CHP’NİN SOMUT KİTLESEL VAATLERİ

Baykal’ın CHP’si laikliği fazla savunuyor, pek bir proje üretemiyor diye eleştiriliyordu. Laikliğin yok olduğu bir Türkiye’de, sırayla hukuk ve demokrasinin de nasıl öldüğünü zaten yaşadık. Ama genel söyleme bakarsak, CHP’nin bu sefer hem dar gelirliye, hem yatırımcıya tutarlı ve somut vaat ve projeler getirdiğini görüyoruz. Emeklilere 2 maaş ikramiye, asgari ücretin arttırılması, dar gelirlilere verilen umutlar... Öte yandan “Merkez Türkiye” projesi, en tutucu işadamlarının bile ağzının suyunu şimdiden akıtıyor. Seçmen profilinin en tepe ve en altına umut taşıyan bu atılımı, nerelere gideceği belirsiz bir HDP sapmasıyla tehlikeye atarak gücünü budamaya değer mi?

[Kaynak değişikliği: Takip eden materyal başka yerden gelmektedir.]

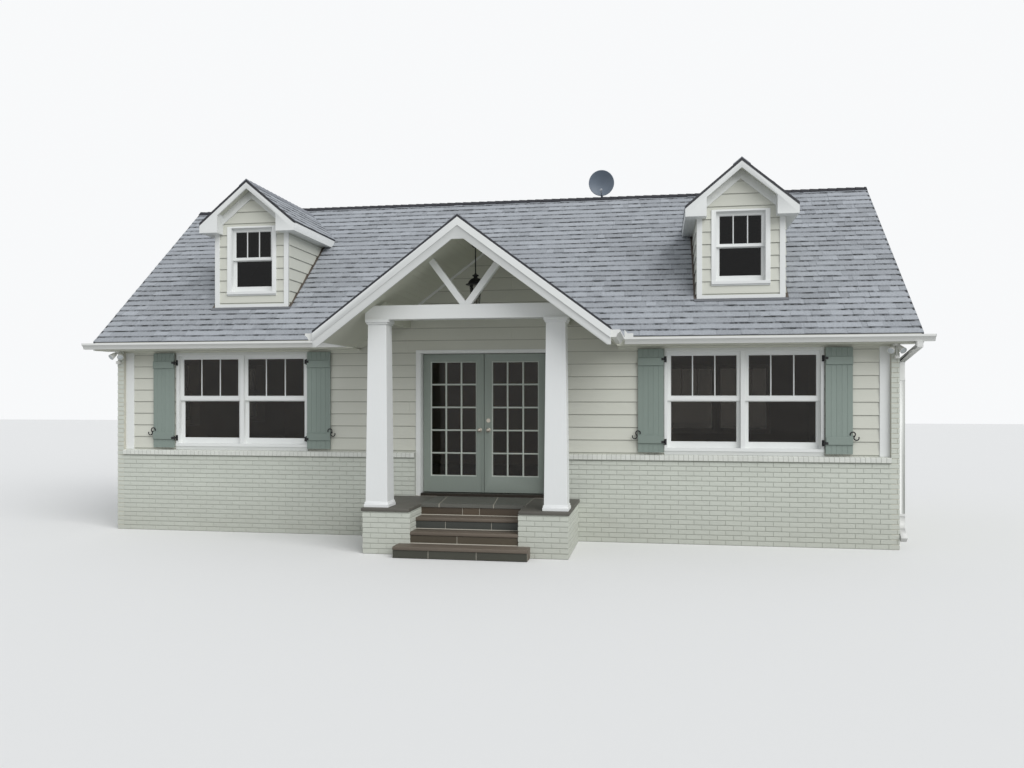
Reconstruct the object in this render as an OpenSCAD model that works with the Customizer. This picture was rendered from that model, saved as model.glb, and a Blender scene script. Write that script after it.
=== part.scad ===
// One-and-a-half-storey bungalow with two dormers and an open gabled porch.
// Millimetres, +Z up. The origin is on the ground under the middle of the
// front wall: +X runs along the front to the right, +Y runs into the house.

/* [House] */
// Width of the front wall between its outer corners
house_w = 11260; // [9300:10:13600]
// Depth between the outer faces of the front and back walls
house_d = 5620; // [5300:10:7000]
// Thickness of the framed walls
wall_t = 150; // [120:5:220]
// Thickness of the brick skin on the side walls
brick_t = 100; // [70:5:130]
// How far the painted brick base stands out from the siding
base_out = 75; // [50:5:110]
// Height of the top of the brick base
base_z = 1240; // [1000:10:1300]
// Height of the sloping course of bricks that tops the base
rowlock_h = 80; // [50:5:110]
// How far that course stands out from the base
rowlock_out = 30; // [10:5:50]
// Height of the floor indoors above the porch floor
floor_step = 40; // [20:5:60]
// Thickness of each built floor
floor_t = 250; // [150:10:320]
// Height from the floor indoors to the ceiling
room_h = 2330; // [2200:10:2340]
// Width of the corner boards
corner_board_w = 135; // [90:5:160]
// Thickness of flat trim boards
trim_t = 25; // [15:1:35]

/* [Main roof] */
// Height of the shingles straight above the front wall's outer face
roof_at_wall_z = 3174; // [3100:2:3600]
// Rise of the main roof for each 12 of run
roof_rise = 10; // [8:0.5:12]
// Thickness of the roof, shingles to rafters, measured straight down
roof_t = 205; // [150:5:260]
// How far the roof's edge stands out from the front and back walls
eave_out = 345; // [250:5:450]
// How far the roof runs past the side walls
gable_out = 236; // [120:4:400]
// Height of the soffit boards' underside
soffit_z = 2754; // [2700:2:2760]
// Thickness of the soffit boards
soffit_t = 12; // [9:1:20]
// Height of the lower edge of the frieze board
frieze_z = 2730; // [2690:2:2745]
// Width of each half of the ridge cap
ridge_cap_w = 70; // [50:5:120]
// Thickness of the ridge cap
ridge_cap_t = 14; // [8:1:25]

/* [Gutters] */
// Width of a gutter at its top
gutter_w = 110; // [90:5:150]
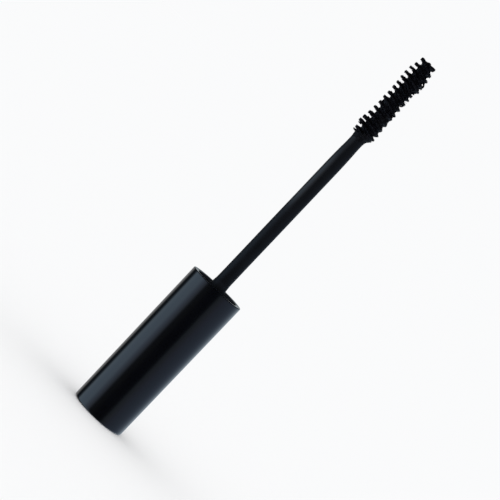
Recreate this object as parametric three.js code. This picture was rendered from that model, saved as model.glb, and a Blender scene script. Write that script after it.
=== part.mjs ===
// A mascara wand: the screw cap of a mascara, with the stem and the twisted-wire brush that it carries.
// Millimetres, +Z up along the wand. The closed end of the cap stands flat on z = 0 and the brush points up.
import * as THREE from "three";

// ---- driving dimensions ----
const CAP_LENGTH = 47.1; // closed end to mouth rim
const CAP_R_MOUTH = 8.42; // outer radius at the mouth
const CAP_R_END = 8.24; // outer radius at the closed end, after moulding draft
const CAP_WALL = 1.67;
const CAP_END_WALL = 1.6;
const CAP_BORE_R = CAP_R_MOUTH - CAP_WALL; // 6.75
const END_EDGE_R = 0.6;
const RIM_EDGE_R = 0.22;

const CLOSURE_MOUTH_Z = CAP_LENGTH - 1.5; // the closure sits back from the rim
const CLOSURE_R = 6.69;
const CLOSURE_SKIRT_Z = 27;
const DECK_TOP_Z = 33.5;
const DECK_UNDER_Z = 31.5;
const BEAD_Z = 29.5; // snap bead that holds the closure in the shell
const BEAD_H = 0.13;
const THREAD_ROOT_R = 5.85;
const THREAD_CREST_R = 5.35;
const THREAD_PITCH = 2.5;
const THREAD_START_Z = 36.9;
const THREAD_TURNS = 2.9;
const SOCKET_R = 2.55;
const SOCKET_FLOOR_Z = 22.2;
const SOCKET_GROOVE_R = 2.86;
const BOSS_R = 4.1;
const BOSS_END_Z = 20.6;

const LINER_R_IN = 3.7;
const LINER_R_OUT = 5.2;
const LINER_T = 0.8;
const SEAT_GAP = 0.05; // between faces that rest on each other

const STEM_R = 2.13;
const STEM_FLANGE_R = 3.6;
const STEM_CONE_R = 2.75;
const STEM_WAIST_R = 1.95;
const STEM_TIP_Z = 102.45;
const STEM_BORE_R = 0.62;
const STEM_BORE_Z = 95.3;

const WIRE_STRAND_R = 0.27; // one strand of the twisted pair
const WIRE_STRAND_OFF = 0.25; // strand centre from the wand's axis
const WIRE_PITCH = 3.503; // one full turn of the pair
const WIRE_PHASE_Z = 105.79; // height at which the fibres point along +X and -X
const WIRE_START_Z = 95.5;
const WIRE_END_Z = 129.4;
const TWIST = -1; // -1 for a left-hand twist

const BRUSH_START_Z = 102.52;
const BRUSH_END_Z = 129.1;
const ROWS = 15; // half turns of the fibre helix
const ROW_GAP = 0.05;
const ROW_BORE_R = 0.63;
const CORE_R = 1.6; // where neighbouring fibres close up around the wire
// outer radius of the fibres at the middle of each row, from stem to tip
const ROW_R = [
  3.15, 3.43, 3.2, 3.06, 2.99, 2.99, 3.0, 2.86, 2.87, 3.0, 3.26, 3.36, 3.16,
  2.72, 2.37,
];

const SEG = 36; // facets round the cap and closure
const STEM_SEG = 24;

const group = new THREE.Group();
group.name = "mascara_wand";

function put(name, geometry, color, roughness, metalness) {
  const mesh = new THREE.Mesh(
    geometry,
    new THREE.MeshStandardMaterial({ color, roughness, metalness }),
  );
  mesh.name = name;
  group.add(mesh);
}

// ---- solids of revolution: [radius, height] pairs, up the outside and back down the inside ----
function revolve(profile, segments) {
  const g = new THREE.LatheGeometry(
    profile.map(([r, z]) => new THREE.Vector2(r, z)),
    segments,
  );
  g.rotateX(Math.PI / 2); // LatheGeometry turns about Y
  return g;
}
// a quarter round from one edge direction to another, as profile points
function fillet(cr, cz, radius, fromDeg, toDeg, steps) {
  const points = [];
  for (let i = 0; i <= steps; i++) {
    const a = THREE.MathUtils.degToRad(fromDeg + ((toDeg - fromDeg) * i) / steps);
    points.push([cr + radius * Math.cos(a), cz + radius * Math.sin(a)]);
  }
  return points;
}

// ---- surfaces made of rings of points; each ring joins the next ----
function ringSurface(rings, { loop = false, shift = 0 } = {}) {
  const n = rings[0].length;
  const positions = [];
  for (const ring of rings) for (const p of ring) positions.push(p.x, p.y, p.z);
  const index = [];
  const quad = (j, k, i, turn) => {
    const i2 = (i + 1) % n;
    const a = j * n + i,
      b = j * n + i2,
      c = k * n + ((i2 + turn) % n),
      d = k * n + ((i + turn) % n);
    index.push(a, b, c, a, c, d);
  };
  for (let j = 0; j + 1 < rings.length; j++)
    for (let i = 0; i < n; i++) quad(j, j + 1, i, 0);
  if (loop) {
    for (let i = 0; i < n; i++) quad(rings.length - 1, 0, i, shift);
  } else {
    for (const [j, flip] of [
      [0, true],
      [rings.length - 1, false],
    ]) {
      const c = new THREE.Vector3();
      for (const p of rings[j]) c.addScaledVector(p, 1 / n);
      const ci = positions.length / 3;
      positions.push(c.x, c.y, c.z);
      for (let i = 0; i < n; i++) {
        const a = j * n + i,
          b = j * n + ((i + 1) % n);
        if (flip) index.push(ci, b, a);
        else index.push(ci, a, b);
      }
    }
  }
  const g = new THREE.BufferGeometry();
  g.setAttribute("position", new THREE.Float32BufferAttribute(positions, 3));
  g.setIndex(index);
  return g;
}
const polar = (r, angle, z) =>
  new THREE.Vector3(r * Math.cos(angle), r * Math.sin(angle), z);
const circle = (r, z) =>
  Array.from({ length: SEG }, (_, i) => polar(r, (i * 2 * Math.PI) / SEG, z));

// ---- cap shell: the glossy outer cap, closed at the bottom, open at the top ----
{
  const e = END_EDGE_R;
  const q = RIM_EDGE_R;
  put(
    "cap_shell",
    revolve(
      [
        [0, 0],
        ...fillet(CAP_R_END - e, e, e, -90, 0, 4),
        [CAP_R_MOUTH - 0.02, CAP_LENGTH - 8],
        ...fillet(CAP_R_MOUTH - q, CAP_LENGTH - q, q, 0, 90, 2),
        [CAP_BORE_R + 0.15, CAP_LENGTH],
        [CAP_BORE_R, CAP_LENGTH - 0.15],
        [CAP_BORE_R, BEAD_Z + 0.7],
        [CAP_BORE_R + BEAD_H + 0.02, BEAD_Z + 0.35],
        [CAP_BORE_R + BEAD_H + 0.02, BEAD_Z - 0.35],
        [CAP_BORE_R, BEAD_Z - 0.7],
        [CAP_BORE_R, 26],
        [6.35, 25.4],
        [6.2, CAP_END_WALL + 0.8],
        [5.4, CAP_END_WALL],
        [0, CAP_END_WALL],
      ],
      SEG,
    ),
    0x0b0d10,
    0.12,
    0,
  );
}

// ---- closure: the threaded inner cap, with the socket that holds the stem ----
{
  // height of the one right-hand thread ridge over the bore wall, running out at both ends
  const ridge = (angle, z) => {
    const turns = (z - THREAD_START_Z) / THREAD_PITCH - angle / (2 * Math.PI);
    const lap = Math.round(turns);
    const along = lap + angle / (2 * Math.PI); // turns from the start of the ridge
    const off = Math.abs(turns - lap) * THREAD_PITCH; // axial distance from its middle
    const profile = THREE.MathUtils.clamp((0.62 - off) / 0.38, 0, 1);
    const fade = THREE.MathUtils.clamp(
      Math.min(along, THREAD_TURNS - along) / 0.12,
      0,
      1,
    );
    return (THREAD_ROOT_R - THREAD_CREST_R) * profile * fade;
  };
  const profile = [
    [BOSS_R - 0.4, BOSS_END_Z],
    [BOSS_R, BOSS_END_Z + 0.4],
    [BOSS_R, DECK_UNDER_Z],
    [5.65, DECK_UNDER_Z],
    [5.65, CLOSURE_SKIRT_Z],
    [CLOSURE_R - 0.2, CLOSURE_SKIRT_Z],
    [CLOSURE_R, CLOSURE_SKIRT_Z + 0.5],
    [CLOSURE_R, BEAD_Z - 0.5],
    [CLOSURE_R + BEAD_H, BEAD_Z - 0.15],
    [CLOSURE_R + BEAD_H, BEAD_Z + 0.15],
    [CLOSURE_R, BEAD_Z + 0.5],
    [CLOSURE_R, CLOSURE_MOUTH_Z],
    [THREAD_ROOT_R + 0.3, CLOSURE_MOUTH_Z],
  ];
  const bore = [];
  const dz = THREAD_PITCH / 9;
  for (
    let z = CLOSURE_MOUTH_Z - 0.4;
    z > THREAD_START_Z - 0.75;
    z -= dz
  )
    bore.push(z);
  const rings = profile.map(([r, z]) => circle(r, z));
  for (const z of bore)
    rings.push(
      Array.from({ length: SEG }, (_, i) => {
        const a = (i * 2 * Math.PI) / SEG;
        return polar(THREAD_ROOT_R - ridge(a, z), a, z);
      }),
    );
  for (const [r, z] of [
    [THREAD_ROOT_R, DECK_TOP_Z],
    [SOCKET_R + 0.2, DECK_TOP_Z],
    [SOCKET_R, DECK_TOP_Z - 0.2],
    [SOCKET_R, 25.6],
    [SOCKET_GROOVE_R, 25.4],
    [SOCKET_GROOVE_R, 23.5],
    [SOCKET_R, 23.3],
    [SOCKET_R, SOCKET_FLOOR_Z],
  ])
    rings.push(circle(r, z));
  put("closure", ringSurface(rings), 0x111316, 0.45, 0);
}

// ---- seal liner: the soft washer that the bottle's lip closes on ----
put(
  "seal_liner",
  revolve(
    [
      [LINER_R_IN, DECK_TOP_Z + SEAT_GAP],
      [LINER_R_OUT, DECK_TOP_Z + SEAT_GAP],
      [LINER_R_OUT, DECK_TOP_Z + SEAT_GAP + LINER_T],
      [LINER_R_IN, DECK_TOP_Z + SEAT_GAP + LINER_T],
      [LINER_R_IN, DECK_TOP_Z + SEAT_GAP],
    ],
    SEG,
  ),
  0xd9d8d2,
  0.7,
  0,
);

// ---- stem: snap head, flange, sealing cone, rod, waist, and the bore that holds the wire ----
put(
  "stem",
  revolve(
    [
      [0, SOCKET_FLOOR_Z + 0.3],
      [2.05, SOCKET_FLOOR_Z + 0.3],
      [2.42, 23.5],
      [2.73, 24.8],
      [2.45, 25.05],
      [2.45, DECK_TOP_Z + SEAT_GAP],
      [STEM_FLANGE_R, DECK_TOP_Z + SEAT_GAP],
      [STEM_FLANGE_R, 34.6],
      [3.1, 34.75],
      [STEM_CONE_R, 36],
      [STEM_CONE_R, 44],
      [2.34, 47.76],
      [2.18, 49.4],
      [STEM_R, 50.2],
      [STEM_R, 91.6],
      [2.1, 94.2],
      [2.02, 97.2],
      [STEM_WAIST_R, 99],
      [STEM_WAIST_R, 100.6],
      [2.03, 101.8],
      [1.95, 102.2],
      [1.7, STEM_TIP_Z],
      [STEM_BORE_R, STEM_TIP_Z],
      [STEM_BORE_R, STEM_BORE_Z],
      [0, STEM_BORE_Z],
    ],
    STEM_SEG,
  ),
  0x14171b,
  0.38,
  0,
);

// ---- brush wire: a pair of strands twisted on each other, one hairpin of wire ----
const helixAngle = (z) =>
  (TWIST * 2 * Math.PI * (z - WIRE_PHASE_Z)) / WIRE_PITCH;
{
  const steps = Math.round(((WIRE_END_Z - WIRE_START_Z) / WIRE_PITCH) * 8);
  const points = 10;
  const rings = [];
  for (let j = 0; j <= steps; j++) {
    const z = WIRE_START_Z + ((WIRE_END_Z - WIRE_START_Z) * j) / steps;
    const ring = [];
    for (let i = 0; i < points; i++) {
      const a = (i * 2 * Math.PI) / points;
      const s = WIRE_STRAND_OFF * Math.sin(a);
      const r =
        WIRE_STRAND_OFF * Math.abs(Math.cos(a)) +
        Math.sqrt(WIRE_STRAND_R ** 2 - s * s);
      // the strands lie across the fibres that they grip
      ring.push(polar(r, a + helixAngle(z) + Math.PI / 2, z));
    }
    rings.push(ring);
  }
  put("brush_wire", ringSurface(rings), 0x8b8d90, 0.3, 1);
}

// ---- bristle rows: each half turn of the fibres, closed up round the wire and standing out in two fins ----
{
  const span = (BRUSH_END_Z - BRUSH_START_Z) / ROWS;
  const radiusAt = (z) => {
    const k = (z - BRUSH_START_Z) / span - 0.5;
    const i = THREE.MathUtils.clamp(Math.floor(k), 0, ROWS - 2);
    const t = THREE.MathUtils.clamp(k - i, 0, 1);
    return ROW_R[i] + (ROW_R[i + 1] - ROW_R[i]) * t;
  };
  const fin = [
    [-90, 0],
    [-50, 0.04],
    [-27, 0.35],
    [-12, 0.95],
    [0, 1],
    [12, 0.95],
    [27, 0.35],
    [50, 0.04],
  ]; // angle from the fin's middle, and share of the height from core to tip
  const steps = 6;
  for (let row = 0; row < ROWS; row++) {
    const z0 = BRUSH_START_Z + row * span + ROW_GAP / 2;
    const z1 = BRUSH_START_Z + (row + 1) * span - ROW_GAP / 2;
    const ringAt = (z, radius) => {
      const ring = [];
      for (const side of [0, Math.PI])
        for (const [deg, share] of fin)
          ring.push(
            polar(
              radius === undefined
                ? CORE_R + (radiusAt(z) - CORE_R) * share
                : radius,
              helixAngle(z) + side + THREE.MathUtils.degToRad(deg),
              z,
            ),
          );
      return ring;
    };
    const rings = [ringAt(z0, ROW_BORE_R)];
    for (let j = 0; j <= steps; j++)
      rings.push(ringAt(z0 + ((z1 - z0) * j) / steps));
    rings.push(ringAt(z1, ROW_BORE_R));
    // half a turn up, a fin has changed sides, so the bore joins half a ring round
    const g = ringSurface(rings, { loop: true, shift: fin.length });
    put(
      "bristle_row_" + String(row + 1).padStart(2, "0"),
      g,
      0x08080b,
      0.6,
      0,
    );
  }
}

export default group;
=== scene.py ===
import math

import bmesh
import bpy
import numpy as np
from mathutils import Matrix, Vector, noise


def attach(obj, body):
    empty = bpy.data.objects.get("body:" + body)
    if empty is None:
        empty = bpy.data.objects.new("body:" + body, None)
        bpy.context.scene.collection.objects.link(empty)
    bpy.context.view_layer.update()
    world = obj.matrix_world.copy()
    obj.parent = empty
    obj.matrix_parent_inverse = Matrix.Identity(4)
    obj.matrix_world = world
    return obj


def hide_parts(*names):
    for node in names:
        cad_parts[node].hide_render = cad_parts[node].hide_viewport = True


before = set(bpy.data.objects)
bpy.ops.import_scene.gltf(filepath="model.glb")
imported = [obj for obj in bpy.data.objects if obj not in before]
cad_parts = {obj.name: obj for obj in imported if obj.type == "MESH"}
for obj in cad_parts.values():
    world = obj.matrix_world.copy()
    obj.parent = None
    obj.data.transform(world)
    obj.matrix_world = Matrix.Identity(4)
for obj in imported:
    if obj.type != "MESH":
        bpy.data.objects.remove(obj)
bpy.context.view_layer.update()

MM = 0.001
scene = bpy.context.scene
rng = np.random.default_rng(20)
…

HERKES OY AVCILIĞINA, SOKAĞA!

Seçimlere 5 gün kala, herkes çevresindeki muhalif ve şikayetçi vatandaşlarla konuşup bu defa sandığa gitmeyen insan sayısının 2-3 misli azalması hedefine yönelmeli, inandığı muhalif parti adına sokak çalışması yapmalı. Keşke CHP, Vatan Partisi ve diğer merkez/sol partileri kendi çatısında birleştirseydi de sağa sola kaçan oyları küçümsemeseydi! Bir ikaz daha: MHP’yi “muhalif” görenlerin bu partinin geçmiş AKP ilişkileri şeceresine göz atmalarını ve MHP örgütlerinin “AKP’nin yeterince muhafazakar olmamasından şikayet ettiklerini” hatırlamalarını rica edeceğim. Keşke MHP de, “hiçbir surette, AKP ile pazarlık masasına oturmam” sözünü yüksek sesle verebilmiş olsaydı! Artık top sizde. Özgür iradenizle, inandığınız parti için yoğun sokak ve sanal alem çalışması yapmak, ardından Pazar günü sandıkları canınız pahasına korumak, yeni vatani göreviniz!